Entries with model source code

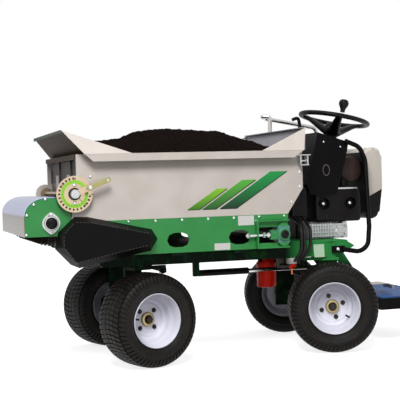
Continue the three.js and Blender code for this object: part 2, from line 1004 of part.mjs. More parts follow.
function takeUpBearing(name, side) {
  const inner = hopper.halfWidth + gap;
  const outer = inner + takeUp.plate;
  const span = (z0, z1) => [
    [takeUp.front, z0],
    [takeUp.rear, z0],
    [takeUp.rear, z1],
    [takeUp.front, z1],
  ];
  const back = sidePlate(outline(span(takeUp.bottom, takeUp.top)), across(side, inner, outer));
  const window = block(
    [takeUp.windowFront, takeUp.windowRear],
    across(side, inner - overrun, outer + overrun),
    [takeUp.windowBottom, takeUp.windowTop],
  );
  const lips = [takeUp.bottom, takeUp.top - takeUp.lipSheet].map((z) =>
    sidePlate(outline(span(z, z + takeUp.lipSheet)), across(side, inner, inner + takeUp.lip)),
  );
  const wall = block(
    [takeUp.front, takeUp.front + takeUp.lipSheet],
    across(side, inner, inner + takeUp.lip),
    [takeUp.bottom, takeUp.top],
  );
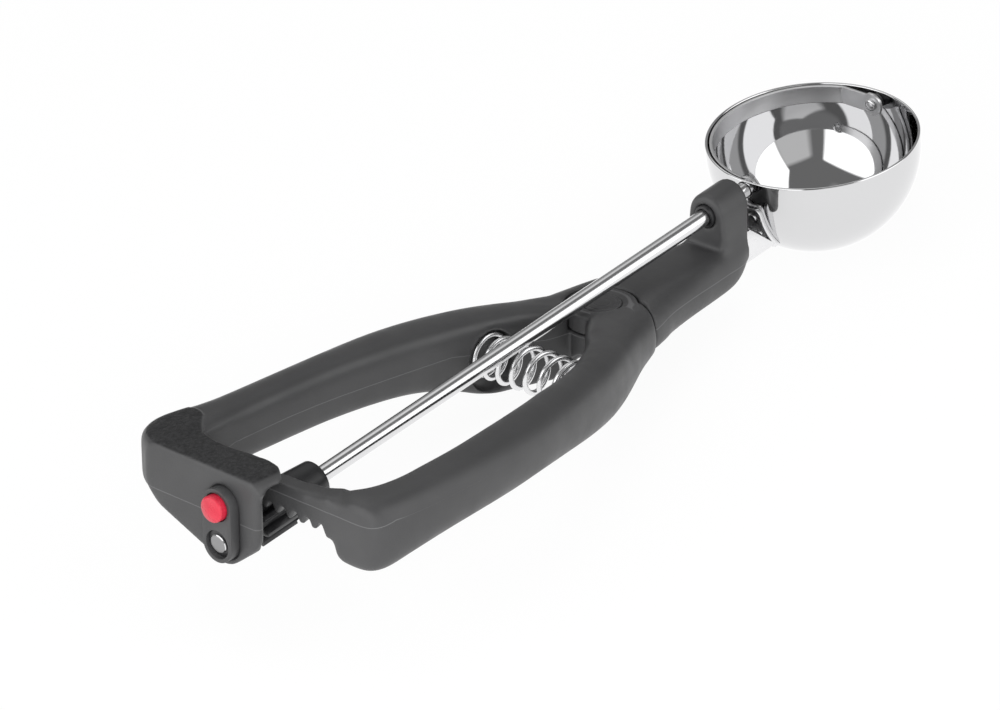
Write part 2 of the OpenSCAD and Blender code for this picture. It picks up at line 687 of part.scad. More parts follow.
module bowl() {
    steps = 24;
    edge = 0.25;
    outer = [for (i = [0:steps]) let (a = 90 * i / steps - 90) [bowl_r * cos(a), bowl_r * sin(a)]];
    inner = [for (i = [steps:-1:0]) let (a = 90 * i / steps - 90) [bowl_in_r * cos(a), bowl_in_r * sin(a)]];
    rim = [[bowl_r, rim_rise - edge], [bowl_r - edge, rim_rise], [bowl_in_r + edge, rim_rise], [bowl_in_r, rim_rise - edge]];
    color(STEEL) difference() {
        rotate_extrude($fn = 128) polygon(concat(outer, rim, inner));
        along_x(-bowl_r - 1, 0, shaft_r + 0.3);
        along_x(0, bowl_r + 1, far_pin_d / 2 + seat_gap);
    }
}

// Directions of the weld spots, as [turn about Z, drop below the horizon]
weld_places = [[-4, 15], [4, 15], [-4, 27], [4, 27]];

// Open channel from the bowl back into the front block, grown by gap; its walls slope down to the bowl
channel_len = 12;
channel_half = strap_w / 2 - 0.15;
channel_top = -8.5;
module tang(gap) {
    x0 = shaft_x(neck_reach) - channel_len - gap;
    floor_z = -channel_drop - gap;
    inner_half = channel_half - bracket_t - gap;
    difference() {
        translate([0, channel_half + gap, 0]) rotate([90, 0, 0]) linear_extrude(height = 2 * (channel_half + gap))
            polygon([
                [x0, floor_z], [-bowl_r + 8, floor_z], [-bowl_r + 4, floor_z + bracket_t],
                [shaft_x(neck_reach) + 1, channel_top + gap], [x0, channel_top + gap]
            ]);
        translate([x0 - 1, -inner_half, bracket_t + gap - channel_drop])
            cube([40, 2 * inner_half, channel_drop]);
    }
}

module bowl_bracket() {
    shell_r = bowl_r + 0.05;
    strap_z = -4.5;
    color(STEEL) difference() {
        union() {
            intersection() {
                sphere(r = shell_r + bracket_t, $fn = 128);
                translate([-bowl_r - 5, 0, 0]) rotate([90, 0, 90]) linear_extrude(height = bowl_r)
                    translate([2 - strap_w / 2, 2 - bracket_drop]) offset(r = 2)
                        square([strap_w - 4, bracket_drop + strap_z - 4]);
            }
            tang(0);
        }
        sphere(r = shell_r, $fn = 128);
        for (p = weld_places) weld(p, weld_d / 2 + seat_gap, 3);
    }
}

module weld(place, r, reach) {
    rotate([0, 0, 180 + place[0]]) rotate([0, 90 + place[1], 0])
        translate([0, 0, bowl_r + 0.06]) cylinder(h = reach, r = r, $fn = 24);
}

module weld_spots() {
    color(STEEL) for (p = weld_places) weld(p, weld_d / 2, bracket_t + 0.2);
}

module latch_block() {
    color(CHARCOAL) in_handle() difference() {
        latch_bar(latch_rear_u, latch_front_u, latch_r);
        along_u(latch_rear_u - 5, button_floor_u, 0, button_w, button_r + run_gap);
        along_u(latch_rear_u, latch_front_u + 5, 0, button_w, stem_r + 0.2);
        // Slot that the latch plate slides in, open at the top
        translate([plate_u - slot_gap, -plate_half - slot_gap, plate_low - 3.6])
            cube([plate_t + 2 * slot_gap, 2 * (plate_half + slot_gap), 40]);
        translate([pivot_back, 0, 0]) rear_bores();
    }
}

// Bores along the shaft, moved into the handle frame
module rear_bores() {
    translate([-pivot_back, 0, 0]) rotate([0, -handle_pitch, 0]) translate([pivot_back, 0, pivot_drop]) {
        along_x(shaft_rear_x - 5, groove_x - groove_w / 2 - 0.4, rear_bush_d / 2 + seat_gap);
        along_x(shaft_rear_x, shaft_rear_x + 20, shaft_r + 0.3);
    }
}

module release_button() {
    color(RED) in_handle() difference() {
        along_u(button_rear_u, button_rear_u + button_len, 0, button_w, button_r);
        along_u(button_rear_u + 1.6, button_rear_u + button_len + 1, 0, button_w, button_r - 1);
    }
    color(RED) in_handle() along_u(button_rear_u + 1, plate_u + plate_t - button_travel + 1, 0, button_w, stem_r);
}

module button_spring() {
    turns = 4;
    start_u = button_rear_u + 2;
    reach = button_floor_u - 0.3 - start_u;
    wire = 0.4;
    coil = 1.85;
    rings = [for (s = [0:turns * 14]) let (t = s / (turns * 14), a = 360 * turns * t) [for (i = [0:5])
        let (b = 60 * i, r = coil + wire / 2 * cos(b))
        [start_u + reach * t - wire / 2 * sin(b), r * cos(a), button_w + r * sin(a)]]];
    color(STEEL) in_handle() loft(rings);
}

module latch_plate() {
    color(STEEL) in_handle() translate([plate_u, 0, 0]) difference() {
        translate([0, -plate_half, plate_low]) cube([plate_t, 2 * plate_half, plate_high - plate_low]);
        translate([-1, -stem_r - 0.4, button_w - stem_r - latch_lift - 0.4])
            cube([5, 2 * stem_r + 0.8, 2 * stem_r + latch_lift + 0.8]);
    }
}

main_handle();
squeeze_lever();
pivot_pin();
pivot_cap();
pivot_washer();
return_spring();
shaft();
pinion();
drive_pin();
thrust_washer();
front_bush();
rear_bush();
scraper();
scraper_rivet();
scraper_pin();
pin_spacer();
bowl();
bowl_bracket();
weld_spots();
latch_block();
release_button();
button_spring();
latch_plate();
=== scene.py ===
"""Dressed model of a lever ice cream scoop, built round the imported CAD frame.

Units are metres. The origin is the bowl's centre on the shaft's axis, +X runs along the shaft away
from the handles and +Z out of the bowl's mouth. "Handle space" is (u, v, w): u forward along the
pitched handles, v = +Y and w up, with its zero on the lever's pivot.
"""
import math

import bmesh
import bpy
import numpy as np
from mathutils import Matrix, Vector


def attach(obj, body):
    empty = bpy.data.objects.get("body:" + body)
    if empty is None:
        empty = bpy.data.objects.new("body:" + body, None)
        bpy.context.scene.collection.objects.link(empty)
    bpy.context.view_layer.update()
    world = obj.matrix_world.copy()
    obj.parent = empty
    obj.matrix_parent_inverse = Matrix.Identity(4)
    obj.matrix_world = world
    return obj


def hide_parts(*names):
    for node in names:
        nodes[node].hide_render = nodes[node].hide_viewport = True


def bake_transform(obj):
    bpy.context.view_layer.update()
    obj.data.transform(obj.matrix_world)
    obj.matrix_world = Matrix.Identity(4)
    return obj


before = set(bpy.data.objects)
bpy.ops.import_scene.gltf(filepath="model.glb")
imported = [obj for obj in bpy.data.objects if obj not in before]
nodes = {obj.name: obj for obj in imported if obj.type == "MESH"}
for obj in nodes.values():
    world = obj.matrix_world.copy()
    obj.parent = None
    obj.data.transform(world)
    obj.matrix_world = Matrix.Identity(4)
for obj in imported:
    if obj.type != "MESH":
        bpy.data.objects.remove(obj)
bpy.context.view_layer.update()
scene = bpy.context.scene

MM = 0.001
PITCH = math.radians(7.5)
COS_P, SIN_P = math.cos(PITCH), math.sin(PITCH)
PIVOT = np.array([-86.5986, 0.0, -7.4]) * MM
HANDLE_AXES = np.array([[COS_P, 0, -SIN_P], [0, 1, 0], [SIN_P, 0, COS_P]])
# Unit vectors along the axes, of the row frame or of handle space
X, Y, Z = np.eye(3)

# Bowl, scraper and shaft, in millimetres of the row frame
BOWL_R, BOWL_WALL, RIM_Z = 28.5, 0.8, 2.8
BAND_R, BAND_T, BAND_HALF, BAND_EYE = 27.35, 0.8, 2.5, 3.2
TAB_X = 24.64
PIN_R, PIN_HEAD_R = 1.0, 1.6
RIVET_X, RIVET_T, RIVET_R = -26.4, 1.05, 2.7
SHAFT_R, TENON_R = 2.15, 1.5
SHAFT_REAR_X, TENON_X, SHAFT_FRONT_X = -227.034, -27.38, -25.5
HEAD_R, HEAD_T, HEAD_DOME = 2.55, 0.8, 0.25
GROOVE_X, GROOVE_HALF, GROOVE_R = -219.43, 0.8, 1.5

# Housing, button and pivot, in handle space
REAR_U = -137.7
HOUSING_TOP = 8.0
LATCH_R, LATCH_PROUD = 4.75, 2.5
LATCH_LOW_W, BUTTON_W = -10.994, -0.894
BUTTON_R, BUTTON_PROUD = 3.7, 2.5
STEM_R, STEM_END_U = 1.1, -132.8
CAP_R, CAP_TOP, CAP_FLOOR = 5.2, 3.0, 1.8
KNUCKLE_DROP = 3.8
FIELD_STEP = 0.42

# Springs, in handle space; the return spring runs from SPRING_LEFT to SPRING_RIGHT along v
SPRING_AXIS = (-29.0, -4.9)
SPRING_SLOPE = 1 / 33
SPRING_LEFT, SPRING_RIGHT = 14.25, -18.45
SPRING_TURNS, SPRING_START = 8, 28
SPRING_WIRE, SPRING_COIL_R = 1.4, 5.6
BUTTON_SPRING = (-139.87, -135.13)
BUTTON_WIRE, BUTTON_COIL_R = 0.4, 1.85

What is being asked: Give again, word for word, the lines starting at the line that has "main_handle();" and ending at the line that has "if empty is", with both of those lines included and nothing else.

The solution:
main_handle();
squeeze_lever();
pivot_pin();
pivot_cap();
pivot_washer();
return_spring();
shaft();
pinion();
drive_pin();
thrust_washer();
front_bush();
rear_bush();
scraper();
scraper_rivet();
scraper_pin();
pin_spacer();
bowl();
bowl_bracket();
weld_spots();
latch_block();
release_button();
button_spring();
latch_plate();
=== scene.py ===
"""Dressed model of a lever ice cream scoop, built round the imported CAD frame.

Units are metres. The origin is the bowl's centre on the shaft's axis, +X runs along the shaft away
from the handles and +Z out of the bowl's mouth. "Handle space" is (u, v, w): u forward along the
pitched handles, v = +Y and w up, with its zero on the lever's pivot.
"""
import math

import bmesh
import bpy
import numpy as np
from mathutils import Matrix, Vector


def attach(obj, body):
    empty = bpy.data.objects.get("body:" + body)
    if empty is None:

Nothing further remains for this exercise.